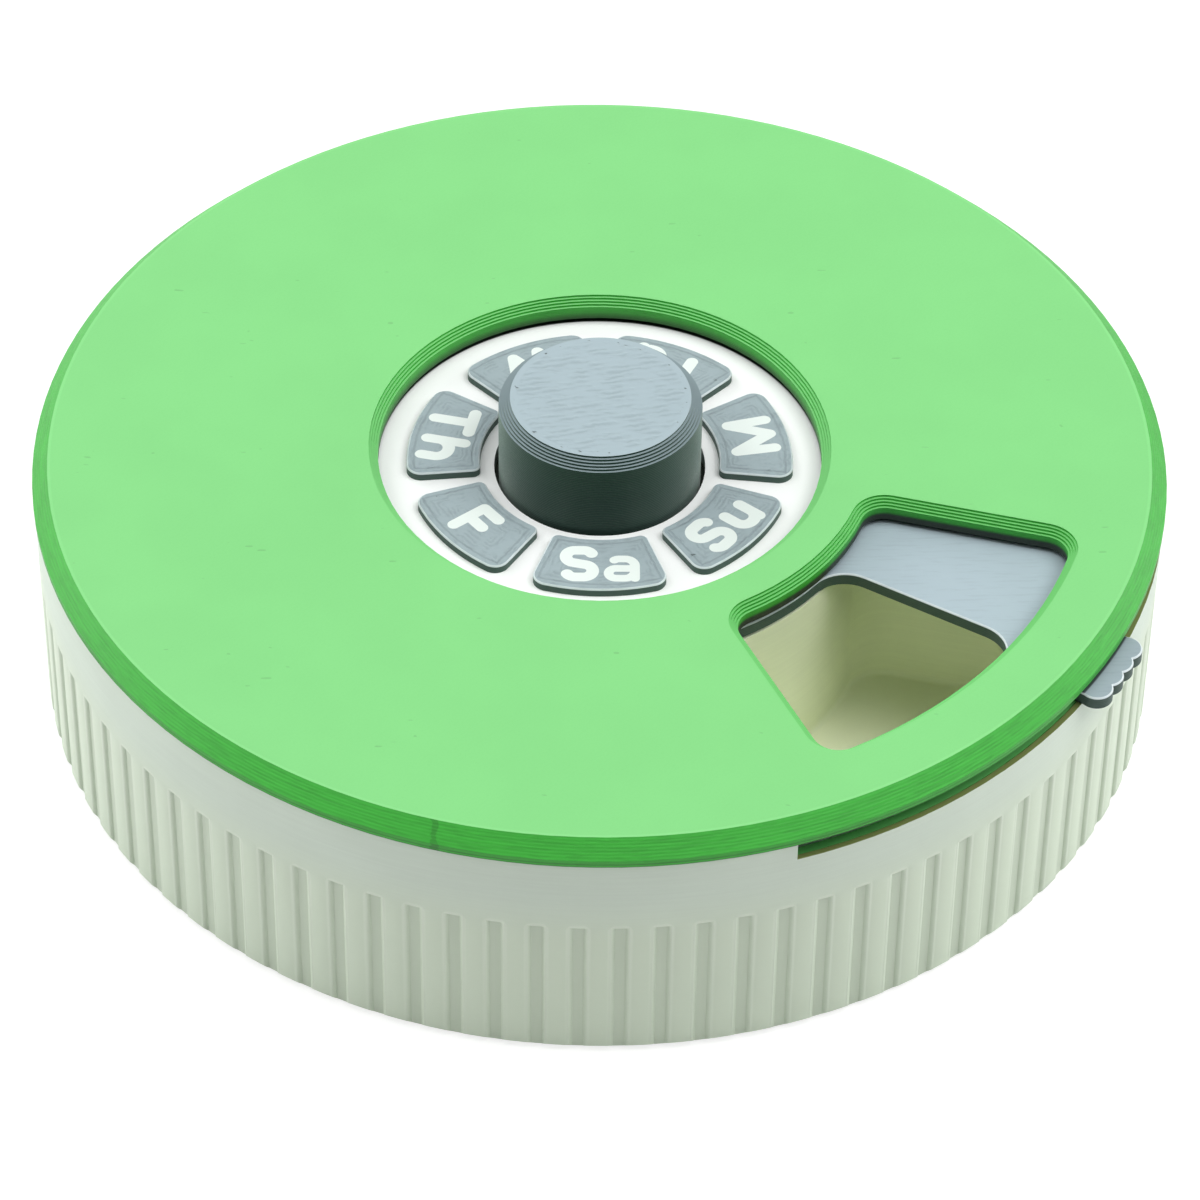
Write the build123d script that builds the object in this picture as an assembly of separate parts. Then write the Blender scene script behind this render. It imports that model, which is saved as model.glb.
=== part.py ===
from build123d import *
import math
import os

os.makedirs("parts", exist_ok=True)

# A weekly pill organizer: a round drum with a lid, a seven-compartment carousel turned by a
# knob, and a flat shutter that a lever slides under the window in the lid.
# Millimetres, +Z up. The origin is the middle of the drum's flat underside, on the common
# axis of the carousel and the shutter. Angles are in degrees, counted anticlockwise from
# the front, which is -Y.

# Sizes of the whole object
lid_radius = 50.0
lid_top_z = 24.4
day_count = 7
day_step = 360 / day_count
layer = 0.2
overrun = 1.0

# Lid
lid_thickness = 2.1
lid_edge_chamfer = 1.4
lid_hole_radius = 19.6
lid_hole_layers = 4
window_angle = day_step
window_half_angle = 25.13
window_inner_radius = 24.45
window_rim = 7.3
window_corner_radius = 2.2
window_layers = 4
tongue_thickness = 0.8
tongue_depth = 2.9
snap_count = 4
snap_width_angle = 8.0
snap_reach = 0.25
snap_drop = 1.0
snap_end_angle = 30.0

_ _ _

§ Requirement: Print only the lines that run from the start of the listing to the line bearing "overrun = 1.0"; please keep the first line and that last one, exactly as they appear.

§ Output below:
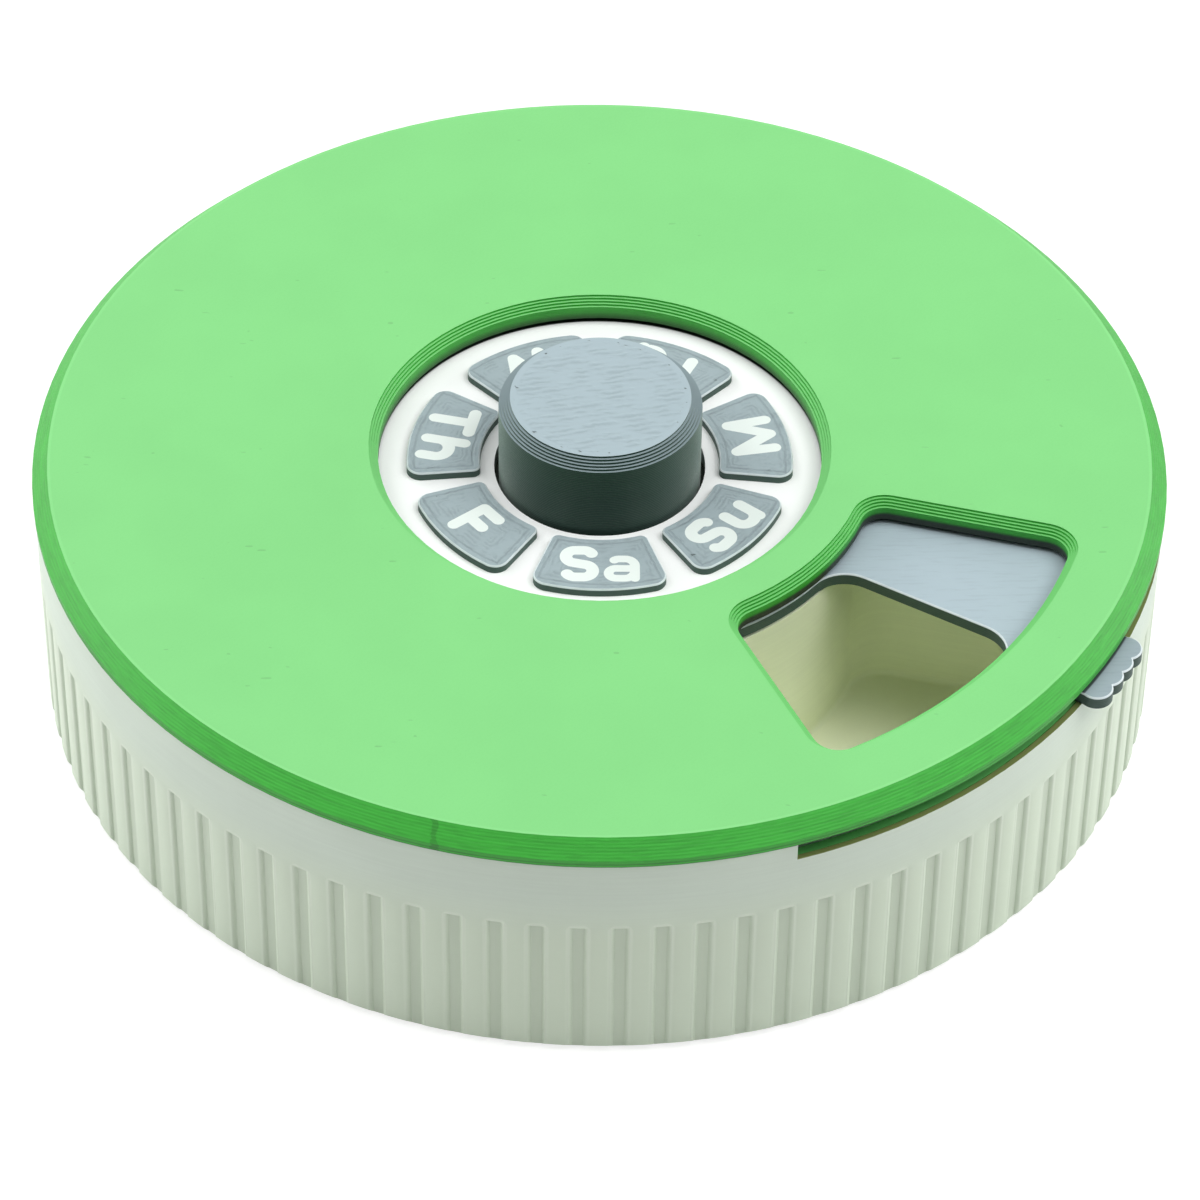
Write the build123d script that builds the object in this picture as an assembly of separate parts. Then write the Blender scene script behind this render. It imports that model, which is saved as model.glb.
=== part.py ===
from build123d import *
import math
import os

os.makedirs("parts", exist_ok=True)

# A weekly pill organizer: a round drum with a lid, a seven-compartment carousel turned by a
# knob, and a flat shutter that a lever slides under the window in the lid.
# Millimetres, +Z up. The origin is the middle of the drum's flat underside, on the common
# axis of the carousel and the shutter. Angles are in degrees, counted anticlockwise from
# the front, which is -Y.

# Sizes of the whole object
lid_radius = 50.0
lid_top_z = 24.4
day_count = 7
day_step = 360 / day_count
layer = 0.2
overrun = 1.0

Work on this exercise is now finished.